Zoom poses an existential threat to any student who cares about fashion. Without the ability to flex those new Jordans or tout your Canada Goose, all Northwestern students could use a little help spicing up their Zoom outfits (even though you all keep your cameras off and mics muted anyway). For those who want to stunt, this is for you.
Mullets pose an age-old question: Is business in the front, party in the back truly attainable? Mullets represent the duality of human life: beauty and disgust, clean-cut yet ever so flowy, business but simultaneously party. With classes online, making risqué choices is the name of the game. Invite your favorite barber into your garage, gossip about how cute Peyton Ramsey is and wait until class to show off the beast on your head. Pro tip: wear a hat for the first hour of class, then take it off dramatically (or inconspicuously). Drama x mullet = incalculable popularity.
WWE (Wild Wildcat Entrance)
Did WWE Legend Stone Cold Steve Austin just enter the Zoom?
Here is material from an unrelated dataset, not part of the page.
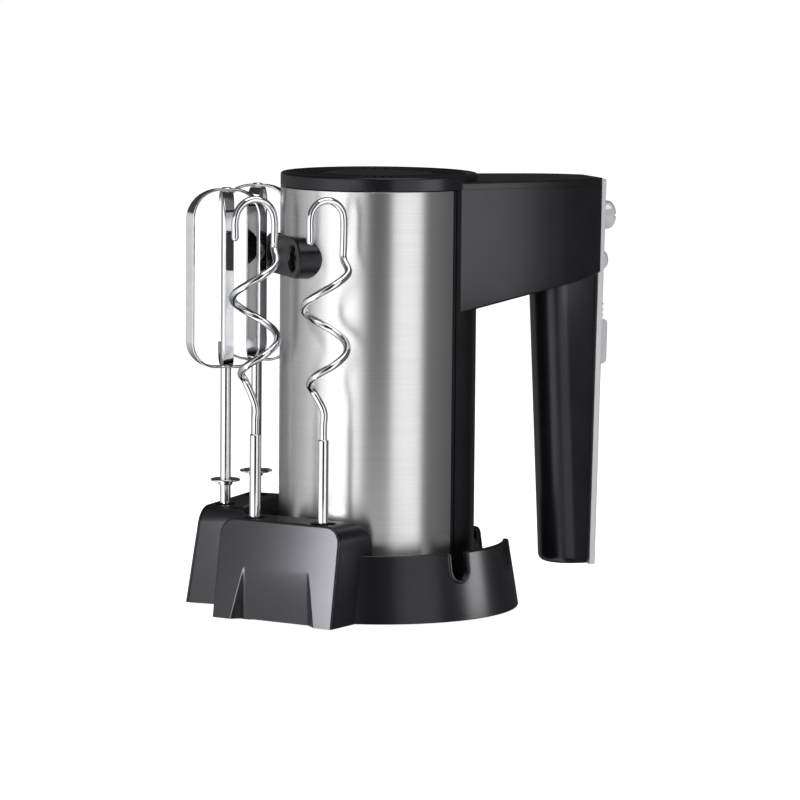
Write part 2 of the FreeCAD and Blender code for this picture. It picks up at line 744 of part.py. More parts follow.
# ---------------------------------------------------------------- motor
def make_armature():
    shaft = post(shaft_radius, shaft_bottom_z, shaft_top_z)
    save("armature_shaft", shaft)
    core = tube(armature_radius, shaft_radius, core_bottom_z, core_top_z)
    slot = box(armature_radius - 6.5, armature_radius + 2, -1.3, 1.3, core_bottom_z - 1, core_top_z + 1)
    neck = box(armature_radius - 6.5, armature_radius - 1.2, -2.6, 2.6, core_bottom_z - 1, core_top_z + 1)
    slots = [turned(join([slot, neck]), angle) for angle in range(0, 360, 30)]
    save("armature_core", core.cut(slots))
    coils = []
    for low, high in ((core_bottom_z - 9, core_bottom_z), (core_top_z, core_top_z + 9)):
        coils.append(tube(armature_radius - 1.8, shaft_radius + 4.5, low, high))
    save("armature_windings", group(coils))
    commutator = tube(10.0, shaft_radius, 50, 63)
    grooves = [turned(box(9.2, 12, -0.25, 0.25, 49, 64), angle) for angle in range(0, 360, 15)]
    save("commutator", commutator.cut(grooves))
    hub = tube(8.0, shaft_radius, 137, 149)
    disc = tube(fan_radius, 7.0, 137, 138.5)
    blades = [turned(box(7.5, fan_radius - 0.5, -0.7, 0.7, 138, 147), angle) for angle in range(0, 360, 30)]
    save("cooling_fan", join([hub, disc] + blades))


def make_stator():
    bore = armature_radius + air_gap
    core = tube(stator_radius, bore, core_bottom_z, core_top_z)
    pockets, coils = [], []
    for middle in (90, 270):
        pockets.append(sector(27.0, bore - 1, core_bottom_z - 1, core_top_z + 1, middle, 42))
        coils.append(sector(26.6, bore + 0.6, core_bottom_z - 8, core_top_z + 8, middle, 38))
    save("field_core", core.cut(pockets))
    save("field_coils", group(coils))
    ribs = [turned(box(stator_radius, tube_inner, -2, 2, core_bottom_z, core_top_z), angle)
            for angle in (45, 135, 225, 315)]
    mount = join([tube(stator_radius + 2.0, stator_radius, core_bottom_z, core_top_z)] + ribs)
    save("stator_mount", mount.common(post(tube_inner, 0, 300)))


def make_bearings():
    """Bearing brackets across the body, and the two bearings of the armature shaft."""
    seat = bearing_radius
    places = ((shaft_bottom_z + 1, "rear_bracket"), (151.0, "front_bracket"))
    bearings = []
    for low, name in places:
        plate = post(tube_inner, low, low + 3)
        hub = post(seat + 2.5, low, low + bearing_height + 1)
        bracket = join([plate, hub]).cut([post(seat, low + 1, low + 20),
                                          post(shaft_radius + 1.5, low - 1, low + 3)])
        holes = [turned(sector(38, 18, low - 1, low + 4, 0, 16), angle) for angle in (0, 60, 120, 180,
                                                                                      240, 300)]
        save(name, bracket.cut(holes))
        bearings.append(tube(seat, shaft_radius + running_gap, low + 1, low + 1 + bearing_height))
    save("shaft_bearings", group(bearings))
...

No, that was just Jimmy from COMP_SCI 111. If you want to make a statement, you need to turn that Zoom meeting into a full-blown WWE entrance. You need to go to Walmart and buy a WWE belt. You need your mom doing a manual strobe light with the flashlight from downstairs. You need an entrance song. (Mine? Definitely “Crazy in Love.” No shame.) Pro tip: For added suspense, play the intro of your song while the camera is still off, whip out the belt and get ready to maybe (probably) get kicked out of your Zoom.
Ice on Ice on Silly Bandz
Take a walk down Sheridan, and you’ll see lots of Gucci belts, Louis V purses and the occasional Gap graphic tee. But, oh no honey, that’s not drip. Ice comes in packs of 20 from your local Walmart. Flood your wrist with Silly Bandz and flex on all your classmates every time you raise your hand to engage in meaningful discussion (because you are a Good Northwestern StudentTM). I guarantee your teacher will put some respect on your name when they see that misshapen elephant and lime green penguin on your forearm. Pro tip: Silly Bandz look best when you also throw on a shade of neon Kanye glasses.
Looking like the hometown football star has never been so easy. In just two easy steps, YOU can become fourth-year wide receiver Riley Lees. First, order a fake mustache. The mustache must be just bushy enough to justify its existence but not cool enough for someone to be like “Damn, that boy has a nice mustache.” Second, do not groom yourself for a month. This requires dedication, but all art does. Now, all you have to do is show up for class and change your boring-ass name to “RILEY LEES” on Zoom. For the rest of the quarter, your teacher will think you’re on a date with Coach Fitz. Pro tip: If you have a class with Riley Lees, I would highly recommend pulling this one on him. It would be timeless and a great laugh for everyone else.